After our second Manhattan (“a little dividend,” she called the second drink), I helped her prepare dinner. She was always trying something new, and tonight was no exception. She fixed a Chinese shrimp salad and then asked me to set the table with her china, linen, and silver. I checked to make sure that the miniature crystal bowls she used for loose pepper and salt were filled and that the tiny silver spoons that accompanied them were in place. We sat down to a lovely meal, served with wine, during which we talked some more about Costa Rica and she gave me helpful tips for living outside of the country. We finished with dessert—both sides of my family possess outrageous sweet-tooths (sweet-teeth??)—and when it was time to go to bed, I sank down into the linen sheets that were one of Connie’s trademarks, ironed, no less, and so smooth and luscious that you couldn’t help but get a fantastic night’s sleep. In the morning, we had a nice breakfast, again served in the dining room with all the accoutrements, and she took me to the airport.
Another thing about my family is that we can’t bear to be late. We hate close calls and we hate worrying about close calls. So we decided that she would take me a couple of hours early and we could just sit and talk at the airport until it was time for me to go. She pulled up to the curb so that I could unload and check my trunk, and as soon as I plunked it onto the sidewalk, a nice-looking, older skycap came along, reached down, grasped the handle, and pulled.
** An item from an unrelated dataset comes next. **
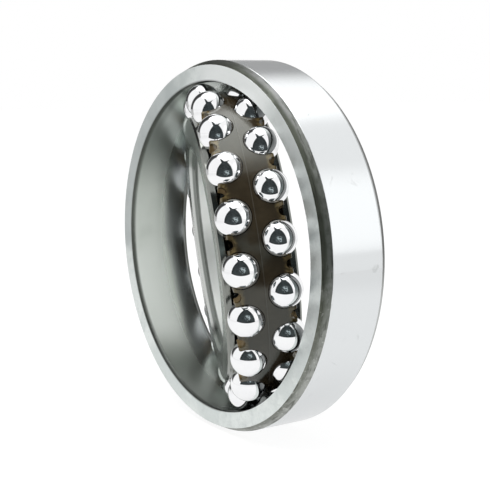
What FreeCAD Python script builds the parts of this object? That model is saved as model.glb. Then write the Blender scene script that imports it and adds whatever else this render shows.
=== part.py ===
import FreeCAD, Part
import math
import os

# Self-aligning ball bearing: a wide outer ring with a spherical raceway, a grooved
# inner ring, two staggered rows of balls and one moulded snap cage.
#
# Origin: centre of the spherical raceway. The outer ring's axis is Y, its front face
# looks along -Y, and +Z is up. The inner assembly (inner ring, cage and balls) is made
# in line with the outer ring, then swivelled about a diameter as one unit.

Vector = FreeCAD.Vector

# Boundary sizes, in millimetres
bore_diameter = 65.0
section_height = 27.5           # from the bore to the outside, along a radius
outer_ring_width = 23.0
inner_ring_width = 23.0

# Balls
ball_diameter = 11.1125
balls_per_row = 20
row_offset = 6.0                # ball centres to the middle plane
race_clearance = 0.10           # ball to either raceway
pocket_clearance = 0.15         # ball to its cage pocket

# Outer ring
outer_ring_wall = 5.97          # at the middle of the raceway
front_corner_radial = 1.5
front_corner_axial = 3.1
back_corner_radial = 1.1
back_corner_axial = 1.8
mouth_corner_radial = 0.35      # between the raceway and each face
mouth_corner_axial = 1.3

# Inner ring
groove_openness = 0.25          # groove radius beyond the ball's running radius
groove_depth = 1.0
bore_corner_radial = 1.5
bore_corner_axial = 1.9
shoulder_corner = 0.6

# Cage
cage_cover = 1.8                # cage skin outside the sphere through the ball centres
cage_depth = 3.0                # cage inside the pitch circle
web_reach = 1.0                 # solid webs beyond the ball centres
claw_reach = 3.0                # claws beyond the ball centres
claw_gap_share = 0.87           # of a web's narrowest width, the notch between its claws
claw_round = 0.8
claw_inner_chamfer = 0.5
parting_line_width = 0.3
parting_line_height = 0.12

# Pose of the inner assembly, in degrees
swivel_angle = 27.0             # from in line with the outer ring
swivel_lean = 15.6              # swivel diameter from the vertical
first_ball_angle = 2.6          # first front ball above +X, before the swivel

# Worked out from the sizes above
bore_radius = bore_diameter / 2
outside_radius = bore_radius + section_height
ball_radius = ball_diameter / 2
raceway_radius = outside_radius - outer_ring_wall
centre_sphere_radius = raceway_radius - race_clearance - ball_radius
pitch_radius = math.sqrt(centre_sphere_radius ** 2 - row_offset ** 2)
pitch_angle = 360.0 / balls_per_row
contact_angle = math.atan2(row_offset, pitch_radius)
groove_radius = ball_radius + race_clearance + groove_openness
groove_centre_distance = centre_sphere_radius + groove_openness
groove_centre_radius = groove_centre_distance * math.cos(contact_angle)
groove_centre_offset = groove_centre_distance * math.sin(contact_angle)
shoulder_radius = groove_centre_radius - groove_radius + groove_depth
pocket_radius = ball_radius + pocket_clearance
web_width = 2 * math.pi * pitch_radius / balls_per_row - 2 * pocket_radius
claw_gap = claw_gap_share * web_width
cage_outer_radius = centre_sphere_radius + cage_cover
cage_inner_radius = pitch_radius - cage_depth
web_half_width = row_offset + web_reach
claw_half_width = row_offset + claw_reach

rows = {"front": -1, "rear": 1}
centre = Vector(0, 0, 0)
ring_axis = Vector(0, 1, 0)


def on_sphere(radius, offset):
    """Distance from the axis of a point on a sphere about the origin."""
    return math.sqrt(radius ** 2 - offset ** 2)


def point(radius, offset):
    """A point of a ring's half section, at +X from the axis."""
    return Vector(radius, offset, 0)


def line(start, end):
    return Part.LineSegment(start, end).toShape()


def arc(start, middle, end):
    return Part.Arc(start, middle, end).toShape()


def polyline(points):
    return [line(start, end) for start, end in zip(points, points[1:])]


def turned(edges):
    """The solid that a closed half section sweeps about the ring axis."""
    section = Part.Face(Part.Wire(edges))
    return section.revolve(centre, ring_axis, 360)


def around(radius, offset, degrees):
    """A point at an angle above +X about the ring axis."""
    angle = math.radians(degrees)
    return Vector(radius * math.cos(angle), offset, radius * math.sin(angle))


def ball_angle(row, index):
    """The rear row stands half a pitch on from the front row."""
    stagger = pitch_angle / 2 if row == "rear" else 0.0
    return first_ball_angle + stagger + index * pitch_angle


def ball_centre(row, index):
    return around(pitch_radius, rows[row] * row_offset, ball_angle(row, index))


def swivelled(shape):
    """Turn a shape of the inner assembly with its swivel diameter."""
    lean = math.radians(swivel_lean)
    swivel_axis = Vector(math.sin(lean), 0, -math.cos(lean))
    turned_shape = shape.copy()
    turned_shape.rotate(centre, swivel_axis, swivel_angle)
    return turned_shape


def make_outer_ring():
    """Plain ring: ground outside, unequal turned corners, spherical raceway."""
    half = outer_ring_width / 2
    edge_offset = half - mouth_corner_axial
    edge_radius = on_sphere(raceway_radius, edge_offset)
    mouth_radius = edge_radius + mouth_corner_radial
    outside = polyline([
        point(edge_radius, -edge_offset),
        point(mouth_radius, -half),
        point(outside_radius - front_corner_radial, -half),
        point(outside_radius, front_corner_axial - half),
        point(outside_radius, half - back_corner_axial),
        point(outside_radius - back_corner_radial, half),
        point(mouth_radius, half),
        point(edge_radius, edge_offset),
    ])
    raceway = arc(
        point(edge_radius, edge_offset),
        point(raceway_radius, 0),
        point(edge_radius, -edge_offset),
    )
    return turned(outside + [raceway])


def make_inner_ring():
    """Ring with two deep grooves, whose sections open along the contact lines."""
    half = inner_ring_width / 2
    opening = math.sqrt(groove_radius ** 2 - (groove_centre_radius - shoulder_radius) ** 2)
    groove_floor = groove_centre_radius - groove_radius
    outer_lip = groove_centre_offset + opening
    inner_lip = groove_centre_offset - opening
    edges = polyline([
        point(shoulder_radius, outer_lip),
        point(shoulder_radius, half - shoulder_corner),
        point(shoulder_radius - shoulder_corner, half),
        point(bore_radius + bore_corner_radial, half),
        point(bore_radius, half - bore_corner_axial),
        point(bore_radius, bore_corner_axial - half),
        point(bore_radius + bore_corner_radial, -half),
        point(shoulder_radius - shoulder_corner, -half),
        point(shoulder_radius, shoulder_corner - half),
        point(shoulder_radius, -outer_lip),
    ])
    edges.append(arc(
        point(shoulder_radius, -outer_lip),
        point(groove_floor, -groove_centre_offset),
        point(shoulder_radius, -inner_lip),
    ))
    edges.append(line(point(shoulder_radius, -inner_lip), point(shoulder_radius, inner_lip)))
    edges.append(arc(
        point(shoulder_radius, inner_lip),
        point(groove_floor, groove_centre_offset),
        point(shoulder_radius, outer_lip),
    ))
    return turned(edges)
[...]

Nothing happened. The trunk just sat there. It was like an episode I had seen on “Candid Camera” one time when they buried a powerful magnet in the sidewalk and in a suitcase and turned them on whenever a kind gentleman would come along and offer to help the little lady who was standing beside the case, looking distraught. Massaging his shoulder, the sky cap glared at me suspiciously, as if I were playing a trick on him.
“That thing weighs more than seventy pounds!” he barked.
I laughed. I’m a fairly petite 5’4. “That’s not possible,” I told him. “I can’t pick up more than seventy pounds.”
He continued to scowl at me. “I’m going to get it weighed,” he announced. He waved over another, younger sky cap and together, they lifted it onto the cart and shuffled it off. Aunt Connie and I looked at each other and shrugged, waiting for them to return. Finally, they did, the wheels on the cart rattling and bouncing.
“That trunk weighs ninety-two pounds!” the sky cap snapped.
“You’re kidding!” I replied, shocked.
The other sky cap eyeballed me, took in my aunt Connie, then returned his puzzled gaze to his fellow worker. “Well, who got it out of the car?” he asked.
“She did!” declared the first man, as if this was the most heinous, irritating thing I could have possibly done. “She’s some kind of superwoman or somethin’!”
This tickled me for a moment but then I realized I had a serious problem. Having super powers was all well and good, but the airlines have a weight limit on luggage. A single piece couldn’t weigh more than seventy lbs., which meant that I had to find something to do with twenty-two pounds of my stuff. So Aunt Connie and I leaped into the car (after I loaded the trunk back up, under the watchful, amazed eyes of the sky caps) and zoomed back to her apartment where she kindly lent me one of her old suitcases. Down on the street, working out of the trunk of the car, I transferred some of my belongings in a bit of a frenzy.
Bizarrely, a good friend of mine from Redding passed by us on the street, so I introduced her to my aunt and we chatted for a moment while I finished my transfer. Then we jumped back into the car and hot-rodded back to the airport. Instead of having plenty of time and a nice, leisurely send-off, I was now in a huge rush and so knotted up from tension that I was practically in contortions, but we made it. Connie gave me a hug and a kiss at the curb and I went sprinting to my gate. Once in my seat, I managed to relax a little (as much as anyone can relax in those hateful seats on airplanes. I mean, honestly, why don’t the airlines just end all pretense and shut us up in Iron Maidens?) I needed to compose myself because my next stop was Dallas, where I was meeting Jane. She would undoubtedly generate some chaos all of her own.
Above: There it is, the hexagon.
*Intro:
At the end of 1982, both Richard and I had been out of work for a year, despite constant looking, and the best we had been able to come up with was scrounging for odd jobs. It was an economic climate much like the one we’re in now, and we were feeling both dejected and panicked about what the future might hold for us. We certainly could never have imagined what happened next.
This is chapter 6 of the memoir I wrote about the year-and-a-half that Richard and I spent living in Costa Rica. It was quite the adventure, living with a an eccentric and flamboyant heiress** from Dallas, her elegant and erudite husband who wrote Westerns, and their handsome, bad boy son, whom Richard used to babysit. Oh, yeah, and next door resided the safe house for Eden Pastora, aka “Commander Zero,” leader of the Contras who were waging a civil war with the Sandanistas in Nicaragua at that time.
This was a particularly golden era in Costa Rica’s history, before it became “discovered,” even before the introduction of television there, really (it started coming in during the time we lived there). It was wild and exotic and magical and amazing.
So twice a week, I’ll be excerpting a chapter from Crazy Good Fortune Out of the Blue until I’ve told the whole tale. I hope you enjoy these stories!
**Jane, sadly, passed away not long ago, but she left a legacy as colorful as she was. In 1984, she commissioned one of the largest environmental sculptures in the Western Hemisphere, a set of standing stones in Arlington, Texas that were designed and built by sculptor Norm Hines. Caelum Moor has been a source of enormous controversy over the years, which I’ll write about one of these days. In the meantime, feel free to Google “Caelum Moor” and see what turns up. It’s fascinating.